We are primarily about stouts and IPAs (preference to West Coast and hazy styles). We eschew blondes, most lagers, reds and other more mellow stuff. There is really one big winner from all the breweries we tried, and that’s Stoup. They had literally everything right: great beer, a food truck, a friendly atmosphere, and even stuff for the kids to do. We happened to drop in during fresh hop season, so they had a variety of seasonal IPAs that were mind-boggling. Their selection rotates often, so you won’t often see the same beer. I advise getting a flight.

We agreed that Stoup was our favorite beer place in Seattle.

I also enjoyed Flying Lion quite a bit. I would’ve spent a lot more time there had it not been for a little person completely crashed out asleep at that point. Not many places do cask-conditioned ales, so that was a nice treat. I also loved the old warehouse vibe, and the entire place smelled like cedar. It was so comfortable and easygoing that I wanted to take it home with me. My standout aside from the cask IPA was a blood orange IPA.

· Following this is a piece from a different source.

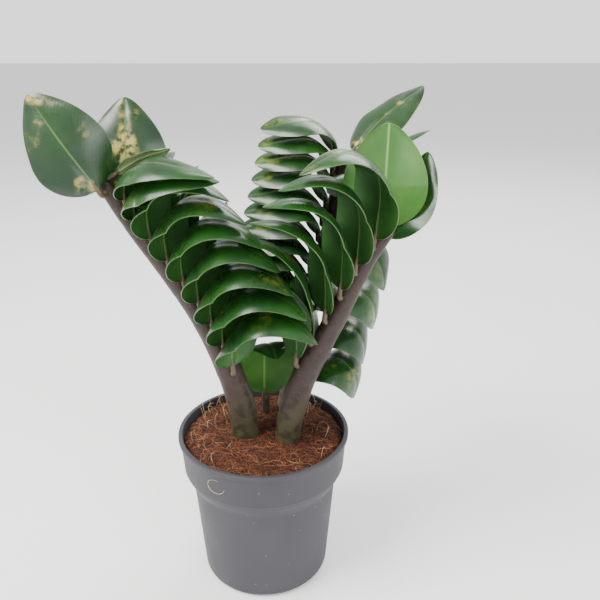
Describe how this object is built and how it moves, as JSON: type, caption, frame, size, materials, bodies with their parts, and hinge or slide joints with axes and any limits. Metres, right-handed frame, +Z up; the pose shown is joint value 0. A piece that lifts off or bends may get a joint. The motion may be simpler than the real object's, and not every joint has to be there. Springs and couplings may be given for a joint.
{
  "type": "potted glossy-leaved plant",
  "caption": "Live house plant with arching fronds of broad, curled glossy leaflets, rooted in coir in a round grey nursery pot.",
  "frame": {"origin": "middle of the whole plant's outline seen from above, on the surface it stands on; the pot's own axis is a little to its right and front", "axes": "+Z up along the pot's axis; -Y is the front, the side with the open view of both large fronds; +X to the right seen from the front"},
  "size_m": [0.249, 0.1316, 0.3407],
  "materials": {
    "pot_plastic": "matt grey with a faint grain and pale specks",
    "coir_soil": "rust-brown loose coconut fibre, matt",
    "stem_skin": "smooth brown-purple skin, greener near the soil, satin",
    "leaf": "glossy deep green above with a pale margin and midrib, matt mid green below",
    "young_leaf": "glossy pale yellow-green"
  },
  "bodies": {
    "root": {"pot": "pot_plastic", "soil": "coir_soil", "left_stem": "stem_skin", "right_stem": "stem_skin", "back_stem": "stem_skin", "small_stem": "stem_skin", "back_crown_leaflet": "leaf", "back_left_leaflet_1": "leaf", "back_left_leaflet_10": "leaf", "back_left_leaflet_11": "leaf", "back_left_leaflet_12": "leaf", "back_left_leaflet_13": "leaf", "back_left_leaflet_2": "leaf", "back_left_leaflet_3": "leaf", "back_left_leaflet_4": "leaf", "back_left_leaflet_5": "leaf", "back_left_leaflet_6": "leaf", "back_left_leaflet_7": "leaf", "back_left_leaflet_8": "leaf", "back_left_leaflet_9": "leaf", "back_right_leaflet_1": "leaf", "back_right_leaflet_2": "leaf", "back_right_leaflet_3": "leaf", "back_right_leaflet_4": "leaf", "back_right_leaflet_5": "leaf", "back_right_leaflet_6": "leaf", "back_tip_leaflet": "leaf", "left_crown_leaflet": "leaf", "left_far_leaflet_1": "leaf", "left_far_leaflet_2": "leaf", "left_far_leaflet_3": "leaf", "left_far_leaflet_4": "leaf", "left_far_leaflet_5": "leaf", "left_far_leaflet_6": "leaf", "left_far_leaflet_7": "leaf", "left_near_leaflet_1": "leaf", "left_near_leaflet_2": "leaf", "left_near_leaflet_3": "leaf", "left_near_leaflet_4": "leaf", "left_near_leaflet_5": "leaf", "left_near_leaflet_6": "leaf", "left_near_leaflet_7": "leaf", "left_tip_leaflet": "leaf", "left_upper_leaflet_1": "leaf", "left_upper_leaflet_2": "leaf", "left_young_leaflet": "young_leaf", "right_crown_leaflet": "leaf", "right_far_leaflet_1": "leaf", "right_far_leaflet_2": "leaf", "right_far_leaflet_3": "leaf", "right_near_leaflet_1": "leaf", "right_near_leaflet_2": "leaf", "right_near_leaflet_3": "leaf", "right_near_leaflet_4": "leaf", "right_near_leaflet_5": "leaf", "right_near_leaflet_6": "leaf", "right_tip_leaflet": "leaf", "small_leaflet": "leaf"}
  },
  "joints": []
}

Then there’s Optimism, a no-tipping establishment that is sprawling and fun. It has plenty for kids to do, but they could probably take the decibels down a notch. They’re also a Bring Your Own Food sort of place, and they provide utensils. To be honest, Optimism is a bit undistinguished from a beer point of view (their IPAs tasted way too similar to each other), but as a concept, I can’t help loving it.

Point A to Point B

Seattle is awesome at public transit. The bus system, monorail and subway are easy to navigate. It’s a pedestrian-friendly environment. And there are ferries for little desert kids like mine who aren’t used to waterways that are navigable!

seattle with a kid
Taking a ferry to Bainbridge Island

We used Uber for getting to the hotel from the airport and back, and on only one other occasion (the trek for Sengalese food — well worth it).

Seattle with a Kid — Do It

How much did our little person like Seattle? She already wants to go again. We didn’t have to really go too far out of our way to entertain here. She found adventure in every street and on every bus ride. It’s hard to go wrong.